RFI ne se positionne pas comme un label mais uniquement du côté de la détection, de la promotion et de l’aide au développement de carrière. Nous sommes là pour faire le lien entre les artistes et le métier musical. Nous aidons l’artiste à exposer sa musique.
Combien de candidatures recevez-vous en moyenne pour le concours ?
Quand le Prix était ouvert aux personnes n’ayant pas encore sorti d’album, nous en recevions jusqu’à 1 000. Aujourd’hui nous recevons entre 200 et 350 productions.
Quelles sont les plus belles réussites du Prix RFI ?
Tiken Jah Fakoly, Rokia Traoré, Sally Nyolo, Mangu sont des artistes qui ont tous été lauréats. Sans parler d’Amadou et Maryam, qui ont obtenu le prix en 1982 ou Beethovas Obas en 88, et qui ont fait leur chemin depuis. Aléas d’un concours, il y a d’autres artistes, comme Faudel – dont nous avions la démo de « Tellement n’brick » – ou Richard Bona, qui ont été en lice mais qui n’ont pas reçu de prix.
Existe-t-il d’autres initiatives similaires à celle du Prix RFI musiques du monde ?
La BBC a lancé une initiative il y a un ou deux ans. Mais sans parler de concours, les centres culturels français (CCF) en Afrique ont beaucoup fait pour la musique africaine. C’est par exemple François Belorgey (ancien directeur du CCF de Dakar, ndlr) qui a fait émerger le rap sénégalais à Dakar. En organisant des scènes et en réalisant une compilation. D’autres CCF au Cameroun, à Madagascar et ailleurs ont également beaucoup contribué à promouvoir les artistes africains.
Quelle place occupe la musique africaine sur les marchés occidentaux ?
La world music doit représenter 3 à 4 % du marché. Les moyens de diffusion en télé et en radio sont bouchés. Il y a une sorte de racisme sournois dans la diffusion de la musique afro et la musique world en général. Le phénomène ne date pas d’hier. Avant Michael Jackson et Thriller, MTV ne diffusait pas d’artistes noirs. Il faut imaginer ce que la notoriété des personnes et des groupes comme James Brown, Aretha Franklin, Marvin Gay ou Earth Wind and Fire aurait été s’ils avaient bénéficié de la même couverture média que les Beatles ou les Rolling Stones.

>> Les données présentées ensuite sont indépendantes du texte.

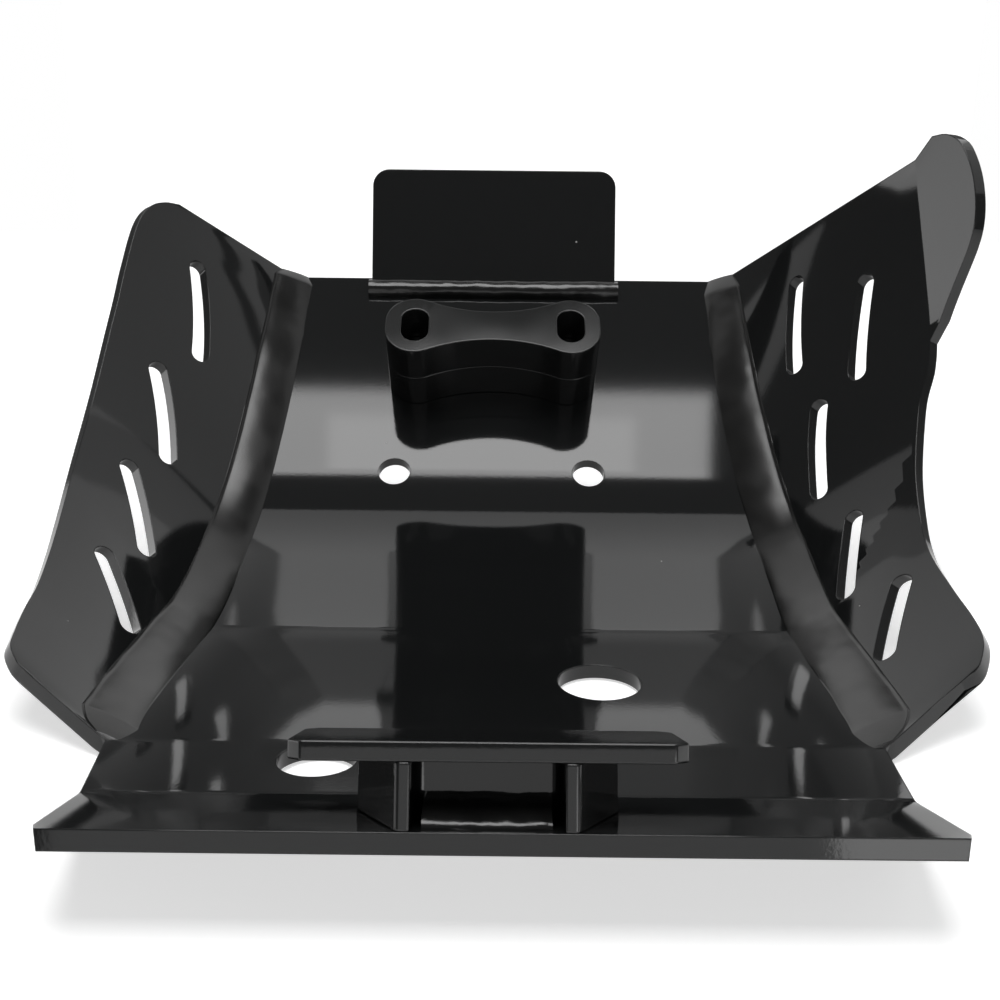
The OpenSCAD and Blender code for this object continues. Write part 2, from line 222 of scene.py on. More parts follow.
def finish_mesh(name: str, bm: bmesh.types.BMesh, outward: bool = True) -> bpy.types.Object:
    """Moves a shape in floor millimetres to the part's frame and makes an object of it.

    Args:
        name: Name of the object.
        bm: The shape, in millimetres on the floor of the pan. It is freed.
        outward: Whether the faces are turned to the outside first.

    Returns:
        The new object.
    """
    if outward:
        bmesh.ops.recalc_face_normals(bm, faces=bm.faces)
    for vert in bm.verts:
        vert.co = (vert.co - DATUM) * MM
    mesh = bpy.data.meshes.new(name)
    bm.to_mesh(mesh)
    bm.free()
    return link(name, mesh)


def loft(name: str, rings: Sequence[Sequence[Vector]], mirror: bool = False) -> bpy.types.Object:
    """Joins closed rings of points into one solid.

    Args:
        name: Name of the object.
        rings: Rings of equally many points, in floor millimetres.
        mirror: Whether the shape is mirrored to the left side.

    Returns:
        The new object.
    """
    bm = bmesh.new()
    rows = [[bm.verts.new(p) for p in ring] for ring in rings]
    count = len(rows[0])
    for a, b in zip(rows, rows[1:]):
        for k in range(count):
            n = (k + 1) % count
            bm.faces.new((a[k], a[n], b[n], b[k]))
    caps = [bm.faces.new(rows[0]), bm.faces.new(rows[-1])]
    bmesh.ops.triangulate(bm, faces=caps)
    if mirror:
        bmesh.ops.scale(bm, vec=(-1, 1, 1), verts=bm.verts)
    return finish_mesh(name, bm)


def prism(name: str, outline: Sequence[Vector], low: float, high: float, place: Matrix,
          face: Face = Face.CUT) -> bpy.types.Object:
    """Extrudes a flat outline and sets it in place.

    Args:
        name: Name of the object.
        outline: Points of the outline in its own plane, in millimetres.
        low: Height of its lower end.
        high: Height of its upper end.
        place: Turns and moves the shape to floor millimetres.
        face: Material slot that all its faces take.

    Returns:
        The new object.
    """
    bm = bmesh.new()
    ends = [[bm.verts.new(place @ Vector((p[0], p[1], z))) for p in outline] for z in (low, high)]
    count = len(outline)
    for k in range(count):
        n = (k + 1) % count
        bm.faces.new((ends[0][k], ends[0][n], ends[1][n], ends[1][k]))
    for end in ends:
        bm.faces.new(end)
    for each in bm.faces:
        each.material_index = face.value
    return finish_mesh(name, bm)


def circle(radius: float, middle: tuple[float, float] = (0.0, 0.0), count: int = 96) -> list[Vector]:
    """Returns the points of a circle about a middle."""
    turns = [2 * math.pi * k / count for k in range(count)]
    return [Vector((middle[0] + radius * math.cos(t), middle[1] + radius * math.sin(t))) for t in turns]


def carve(piece: bpy.types.Object, cutter: bpy.types.Object, operation: str = "DIFFERENCE") -> None:
    """Cuts a piece with another shape, which is used up.

    Args:
        piece: The piece that is cut.
        cutter: The shape that cuts it.
        operation: Name of the boolean operation.
    """
    for each in (piece, cutter):
        while len(each.data.materials) < len(Face):
            each.data.materials.append(None)
    modifier = piece.modifiers.new("carve", "BOOLEAN")
    modifier.operation, modifier.solver, modifier.object = operation, "EXACT", cutter
    seen = piece.evaluated_get(bpy.context.evaluated_depsgraph_get())
    mesh = bpy.data.meshes.new_from_object(seen)
    piece.modifiers.clear()
    piece.data = mesh
    bpy.data.objects.remove(cutter)


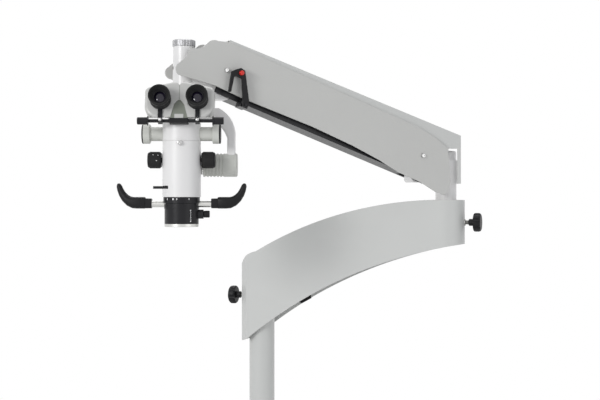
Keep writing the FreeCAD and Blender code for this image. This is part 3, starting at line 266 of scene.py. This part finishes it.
def moulded(name, colour, roughness, grain=1400, strength=0.25, sheen=0.5):
    """Moulded plastic with a fine spark grain."""
    shade = Shade(name, colour, roughness)
    pale = [min(1.0, part * 1.18 + 0.01) for part in colour]
    shade.tint(shade.noise(12, 4), 0.4, 0.7, 0.4, pale)
    shade.raise_bump(shade.noise(grain, 3), strength, 0.0002)
    shade.vary_roughness(shade.noise(180, 3), 0.15)
    return shade.done(Specular_IOR_Level=sheen)


def metal(name, colour, roughness, stretch=(1, 1, 30)):
    """Turned or drawn metal with fine streaks."""
    shade = Shade(name, colour, roughness, 1.0)
    streak = shade.noise(260, 4, stretch)
    shade.tint(streak, 0.35, 0.7, 0.5, [part * 0.8 for part in colour])
    shade.vary_roughness(streak, 0.15)
    shade.raise_bump(streak, 0.06, 0.0001)
    return shade.done()


def rubber(name, colour):
    """Matt rubber with paler scuffs and a soft sheen."""
    shade = Shade(name, colour, 0.62)
    shade.tint(shade.noise(40, 5), 0.45, 0.75, 0.35, [part * 1.8 for part in colour])
    shade.raise_bump(shade.noise(700, 4), 0.3, 0.0003)
    return shade.done(Sheen_Weight=0.06, Sheen_Roughness=0.4, Specular_IOR_Level=0.25)


def lens_glass(name, colour):
    """Coated optical glass with a violet cast."""
    shade = Shade(name, colour, 0.02)
    shade.tint(shade.noise(30, 2), 0.4, 0.6, 0.3, (0.05, 0.03, 0.08))
    return shade.done(Transmission_Weight=0.35, IOR=1.45, Coat_Weight=0.15, Coat_Roughness=0.02)


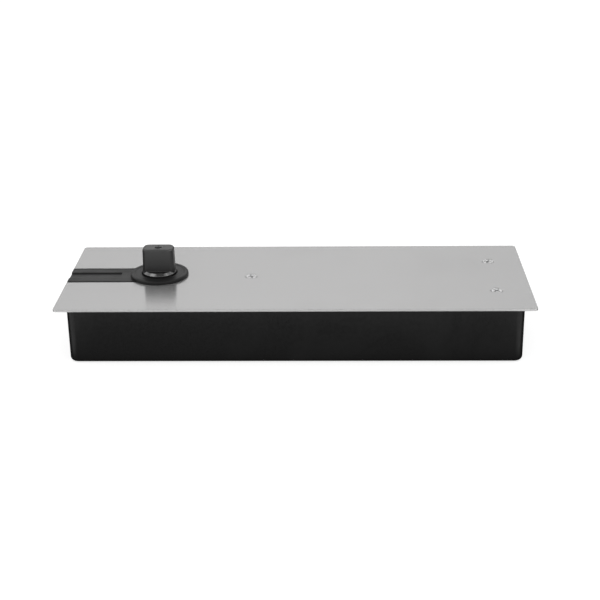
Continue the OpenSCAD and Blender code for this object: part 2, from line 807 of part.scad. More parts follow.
module spindle_lip_seal() {
    seat = 1.2;
    color("#202022") on_axis() translate([spindle_x, 0, collar_z - lip_seal_height]) rotate_extrude()
        difference() {
            translate([neck_d / 2 + running_gap, 0])
                square([(lip_seal_od - neck_d) / 2 - running_gap, lip_seal_height]);
            translate([neck_d / 2 + seat, -cut])
                square([lip_seal_od / 2 - neck_d / 2 - 2 * seat, lip_seal_height - 1]);
        }
}

// ---- Spindle and cam ----

// One layer of the tapered block, seen as a thin rounded plate
module block_layer(z, length, width, r) {
    translate([0, 0, z - 0.01]) linear_extrude(0.01) rounded_rect(length, width, r, $fn = 48);
}

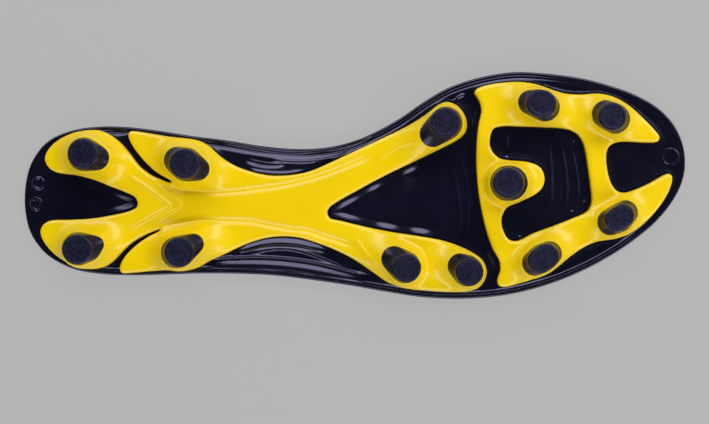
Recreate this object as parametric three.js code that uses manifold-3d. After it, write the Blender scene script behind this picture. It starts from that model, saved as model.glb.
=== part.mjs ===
// Moulded outsole of a left football boot: a black base plate, two yellow frames that carry the
// studs, and twelve black stud tips.
//
// Millimetres. The sole lies on its foot-side rim, studs up:
//   +X runs from heel to toe, +Y points to the medial (inner) side of the foot, +Z is out of the tread.
//   The origin is the middle of the outline, on the surface that the rim lies on.

import * as THREE from "three";
import { ConvexGeometry } from "three/addons/geometries/ConvexGeometry.js";
import { mergeVertices } from "three/addons/utils/BufferGeometryUtils.js";
import Module from "manifold-3d";

const wasm = await Module();
wasm.setup();

// ---- Driving dimensions ----

const joinGap = 0.3; // clearance between neighbouring mouldings

const plateTop = 4.4; // tread face of the base plate
const trayFloor = 2.9; // foot-side face inside the tray that the upper is bonded into
const trayWall = 2.4; // thickness of the rim around the tray
const trayFillet = 0.8; // inside corner of the tray
const shoulderInset = 1.8; // rounding of the tread-side edge of the rim, across
const shoulderHeight = 1.6; // and up
const heelBevel = { end: -141.6, run: 8, rise: 1.9 }; // slope of the plate behind the heel studs

const frameTop = 6.9; // tread face of the yellow frames between the studs
const frameBottom = plateTop + joinGap;
const frameEdge = 0.6; // rounding of the frames' edges

const heelRow = { capLine: 14.0, top: 19.1 };
const forefootRow = { capLine: 12.0, top: 17.4 };
const centreRow = { capLine: 12.0, top: 16.7 };
const toeRow = { capLine: 9.8, top: 15.7 };

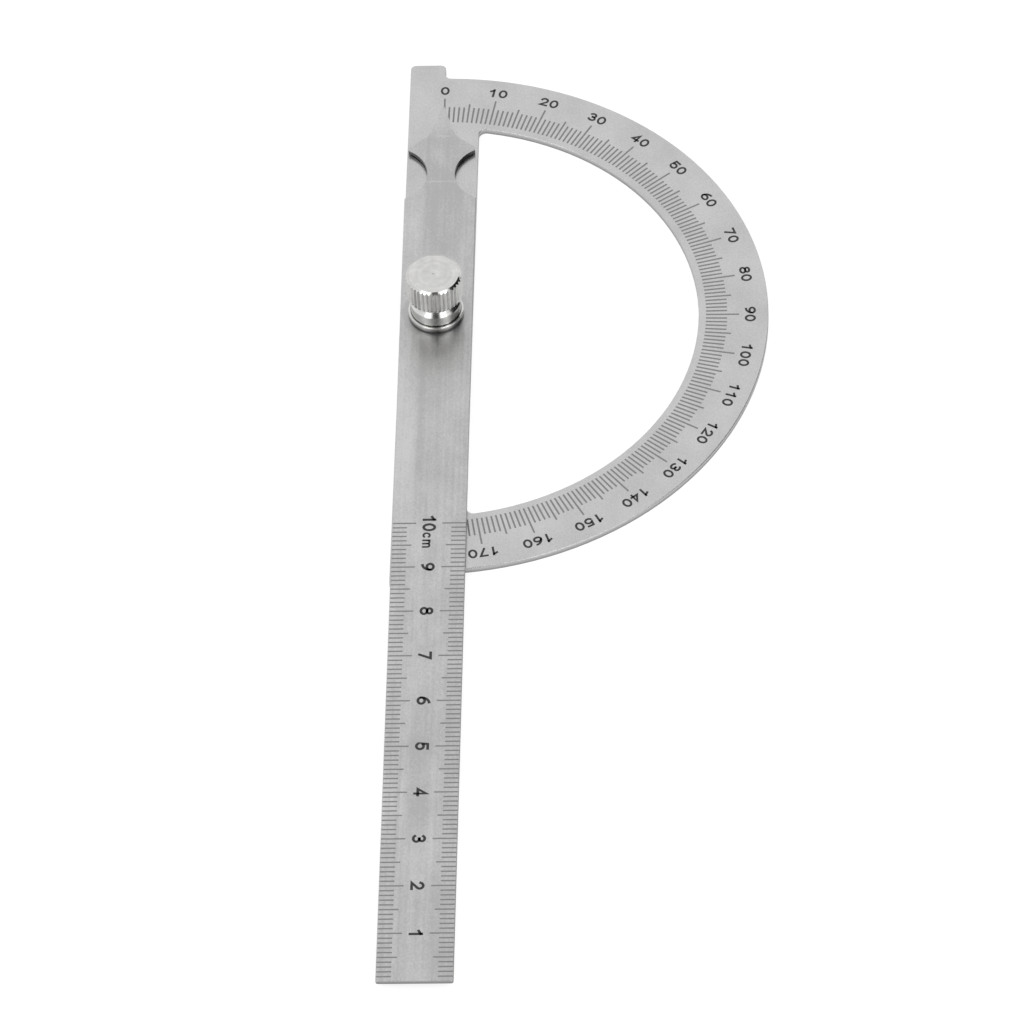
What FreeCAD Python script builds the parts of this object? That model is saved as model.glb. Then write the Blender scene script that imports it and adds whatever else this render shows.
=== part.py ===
import FreeCAD, Part
import math
import os

# A protractor with a rule arm, in millimetres and degrees. The origin is on the pivot's axis, at
# the flat back of the dial plate. +Z is up, +Y points at the dial's 0 mark, +X at its 90 mark.

# Dial plate: a half ring on a straight bar, cut from one sheet.
PLATE_THICKNESS = 1.2
DIAL_OUTER_RADIUS = 59.6
RING_WIDTH = 12.5
BAR_WIDTH = 13.0
TAB_LENGTH = 3.4
TAB_CORNER_RADIUS = 1.0
TAB_ROOT_RADIUS = 0.9
WINDOW_CORNER_RADIUS = 1.3

# Rule arm: a strip that turns over the plate, with a pointer at one end and a rule at the other.
ARM_WIDTH = 13.0
ARM_THICKNESS = 0.8
RULE_REACH = 149.7
RULE_CORNER_RADIUS = 0.4
POINTER_OVER_RING = 5.0
NEEDLE_LENGTH = 8.0
NEEDLE_ROOT_WIDTH = 4.8
NEEDLE_ROOT_RADIUS = 3.0
NEEDLE_TIP_WIDTH = 0.3
NEEDLE_TIP_THICKNESS = 0.25
NEEDLE_TIP_CLEARANCE = 0.1
HEAD_RELIEF = 0.4
HEAD_CORNER_RADIUS = 0.25
FLANK_LENGTH = 3.1
SHOULDER_LENGTH = 0.7
NOTCH_RADIUS = 6.8
NECK_WIDTH = 5.0
BEND_BEFORE_NECK = 2.0
BEVEL_PAST_ROOT = 0.5
ARM_REST_ANGLE = 0.23

# Spacer washer: it holds the arm just clear of the graduations.
SPACER_THICKNESS = 0.4
SPACER_RADIUS = 5.5

# Pivot stud: a flush head in the plate's back, a plain shoulder, then the thread.
STUD_HEAD_RADIUS = 3.9
STUD_HEAD_THICKNESS = 0.6
SHOULDER_RADIUS = 2.5
SHOULDER_SETBACK = 0.1
THREAD_DEPTH = 0.26
THREAD_END_CHAMFER = 0.4
THREAD_END_GAP = 0.22
RELIEF_DEPTH = 0.24
RELIEF_LENGTH = 0.4

# Clamp washer: it hangs on the knob's turned-over lip and presses on the arm.
WASHER_RADIUS = 5.0
WASHER_THICKNESS = 1.2
WASHER_TOP_RADIUS = 0.2
WASHER_BOTTOM_CHAMFER = 0.15

# Clamp knob: a knurled head, a neck, a smooth collar and the lip that carries the washer.
COLLAR_RADIUS = 4.5
COLLAR_HEIGHT = 2.1
COLLAR_EDGE = 0.12
CONE_HEIGHT = 1.0
NECK_RADIUS = 3.5
NECK_HEIGHT = 0.85
HEAD_RADIUS = 5.05
HEAD_UNDER_CHAMFER = 0.3
KNURL_LENGTH = 4.5
KNURL_TEETH = 40
KNURL_DEPTH = 0.3
KNURL_LAND = 0.16
TOP_BEVEL_WIDTH = 0.6
TOP_BEVEL_HEIGHT = 0.35
TOP_WALL = 1.4
DRILL_POINT_ANGLE = 118.0
PIP_RADIUS = 0.28
PIP_DEPTH = 0.12
LIP_WALL = 0.71
LIP_SETBACK = 0.12
LIP_FLARE = 0.35
MOUTH_CHAMFER = 0.25

# Fits and finish.
RUNNING_CLEARANCE = 0.05
PRESS_CLEARANCE = 0.01
EDGE_BREAK = 0.1

# Places along the dial's radius and the arm's length, worked out from the dial inwards.
DIAL_INNER_RADIUS = DIAL_OUTER_RADIUS - RING_WIDTH
POINTER_REACH = DIAL_INNER_RADIUS + POINTER_OVER_RING
NEEDLE_ROOT_REACH = POINTER_REACH - NEEDLE_LENGTH
BEVEL_REACH = NEEDLE_ROOT_REACH + BEVEL_PAST_ROOT
HEAD_REACH = NEEDLE_ROOT_REACH - FLANK_LENGTH
HEAD_WIDTH = ARM_WIDTH - 2 * HEAD_RELIEF
NOTCH_OFFSET = NECK_WIDTH / 2 + NOTCH_RADIUS
NOTCH_HALF_CHORD = math.sqrt(NOTCH_RADIUS**2 - (NOTCH_OFFSET - HEAD_WIDTH / 2) ** 2)
NOTCH_REACH = HEAD_REACH - SHOULDER_LENGTH - NOTCH_HALF_CHORD
BEND_REACH = NOTCH_REACH - BEND_BEFORE_NECK

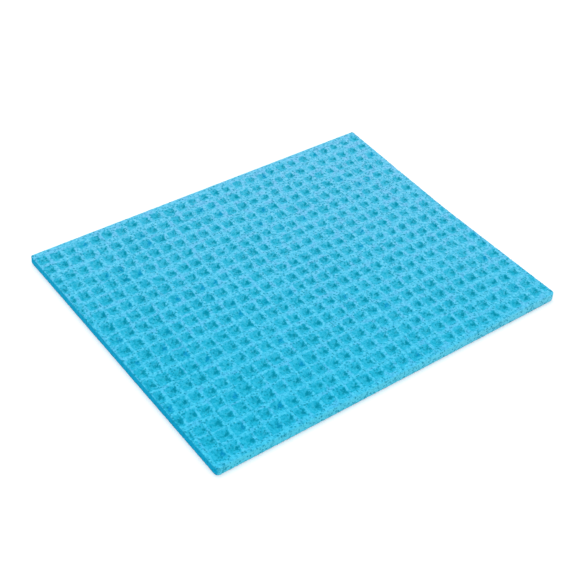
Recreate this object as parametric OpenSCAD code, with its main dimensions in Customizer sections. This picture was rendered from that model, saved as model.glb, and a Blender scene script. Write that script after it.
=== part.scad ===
// Sponge cloth: one flat piece of cellulose sponge with a waffle of square
// dents pressed into its upper face and a plain, flat lower face.
// X runs along the long side, Y across it, and Z up from the lower face.

/* [Cloth] */
// Greatest length, along the long sides
cloth_l = 252; // [150:1:280]
// Width, along the short sides
cloth_w = 200; // [120:1:220]
// Thickness, from the lower face to the top of the ridges
cloth_t = 5; // [3:0.5:8]
// Radius of the corners at the left end, back and front
left_r = [1.5, 2.5]; // [0.5:0.5:6]
// Radius of the corners at the right end, back and front
right_r = [1, 3]; // [0.5:0.5:6]
// How far the right end curves inwards at its middle
end_bow = 2; // [0:0.1:4]
// How much farther the right end reaches at the back than at the front
end_skew = 1.5; // [0:0.1:4]

/* [Waffle] */
// Spacing of the rows of dents, along the length
row_pitch = 9; // [8.5:0.1:14]
// Spacing of the columns of dents, across the width
column_pitch = 10.25; // [9.5:0.05:14]
// Width of the flat top of the ridges between the dents
ridge_w = 1.5; // [0.8:0.1:2.5]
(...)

Estimez-vous qu’il existe toujours les même blocages dans les médias ?
Youssou n’Dour passe à la télé, et heureusement, notamment parce qu’il a bénéficié de la caution de Peter Gabriel et aujourd’hui de celle de Pascal Obispo. Bien que les initiatives soient tout à fait louables, il n’empêche que les faits sont là. En France, comme ailleurs, les gens ne connaissent de la musique africaine que le « Soul Makossa » de Manu Dibango, le « Pata Pata » de Myriam Makeba et le « Yéké yéké » de Mory Kanté. Plus les niaiseries imposées par la publicité et les opérations d’été des chaînes. Les médias généralistes ne contribuent pas ce que l’on découvre de nouveau artistes africains. Si le Rythme and Blues et le Hip Hop se sont imposés, difficilement, les portes restent très fermées pour la musique africaine.
Que pensez-vous de la disparition de MCM Africa ?
La chaîne était devenu un robinet à clips avec peu de moyens. Mais il n’empêche qu’on pouvait toujours voir et écouter de la musique africaine. Maintenant MCM Africa a été rachetée par un groupe qui va en faire une chaîne hip-hop et RnB. Or, la musique noire ne se résume pas qu’à ça. Le problème est avant tout économique. Le marché africain n’est pas un marché solvable. Personne ne veut investir parce que cela ne rapporte pas.
Y a-t-il un avenir pour la musique africaine ?
Bien sûr, écoutez Tiken Jah qui est la futur star du reggae Africain ! Il y a une nouvelle génération qui arrive à l’image d’artistes tels que Richard Bona ou Lokua Kanza qui ont digéré la musique occidentale et sont capables de l’intégrer à leurs racines africaines. Il y a de grandes choses qui vont sortir de tout ça.